The perception in New Delhi in the lead up to September 20th—the day Nepal promulgated its constitution—was that while Chinese inputs were being accommodated in the new constitution those offered by India were blithely brushed aside. So were India’s many requests to retain Hinduism as state religion. And so the blockade to teach the recalcitrant Kathmandu elite a harsh lesson in geopolitics.

But had Nehru been in Modi’s place would he have acted different?

Old habits

The two previous Indian blockades (in 1969 and 1989) were both imposed well after Nehru’s death in 1964. So it’s difficult to know for sure. But he probably would have acted more or less as Modi has. Nehru, despite his obvious preference for dialogue to solve international disputes, was not completely against the use of more coercive tactics. As Andrew Bingham Kennedy persuasively argues his book the International Ambitions of Nehru and Mao, Nehru could be cunning.

“Sometimes more [than persuasion] is necessary,” Kennedy quotes Nehru from 1942. “That something is pressure or some kind of coercion, and the bringing about of circumstances which make it worthwhile for the vested interests to accept chance than to suffer greater loss in an attempt to avoid it.” Nehru was not averse, writes Kennedy, to the application of coercion in diplomacy, especially if applied on a country that was clearly weaker than India militarily.

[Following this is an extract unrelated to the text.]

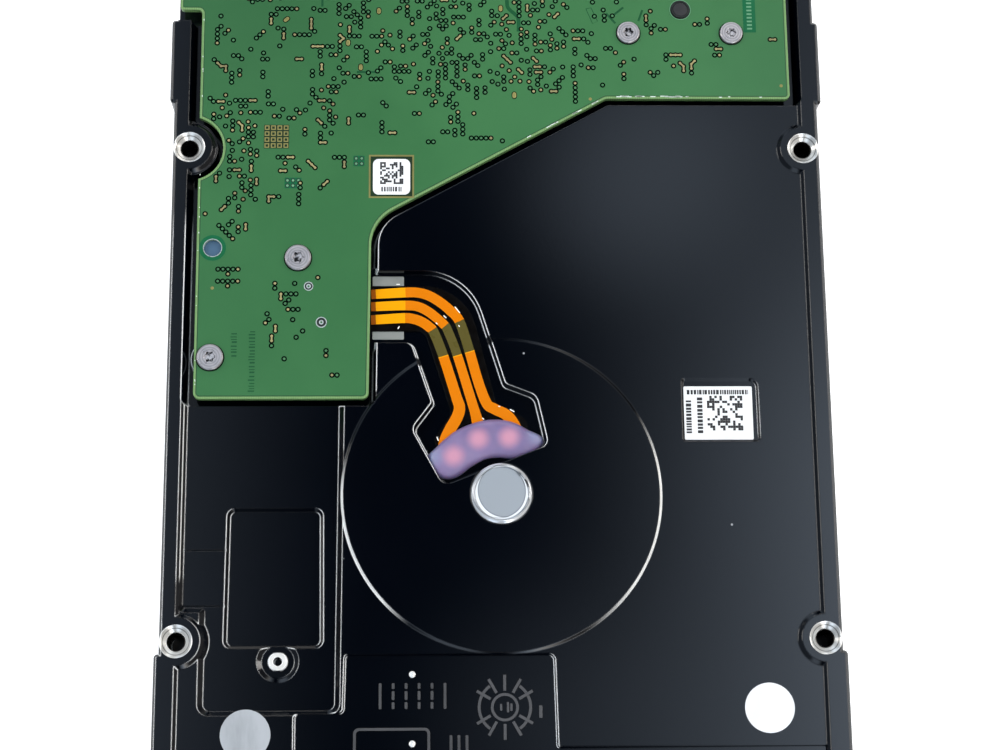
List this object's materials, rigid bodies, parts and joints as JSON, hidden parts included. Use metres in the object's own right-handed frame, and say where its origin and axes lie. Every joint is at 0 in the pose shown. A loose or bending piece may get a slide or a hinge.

Nehru, again, put much store on his persuasive skills to keep his foreign friends in good humor. He was apparently quite good at it. Nehru and BP Koirala famously got along, with Koirala highly grateful for Nehru’s “great and reliable moral support” during his imprisonment by King Mahendra. Before the ‘great betrayal’ of 1962 that sent him to an early grave, Nehru sincerely believed he had Mao’s number, too.

But the original proponent of the ‘sphere of influence’ hypothesis wouldn’t have many qualms about employing coercion on a weak state like Nepal, as Kennedy indicates. As with Nehru, so with Modi.

Geography entails India will always be the dominant power in Nepal. But Indian policymakers will also do well to realize that foreign policy of a 21st-century global power cannot be guided by Cold War era Nehruvian mindset.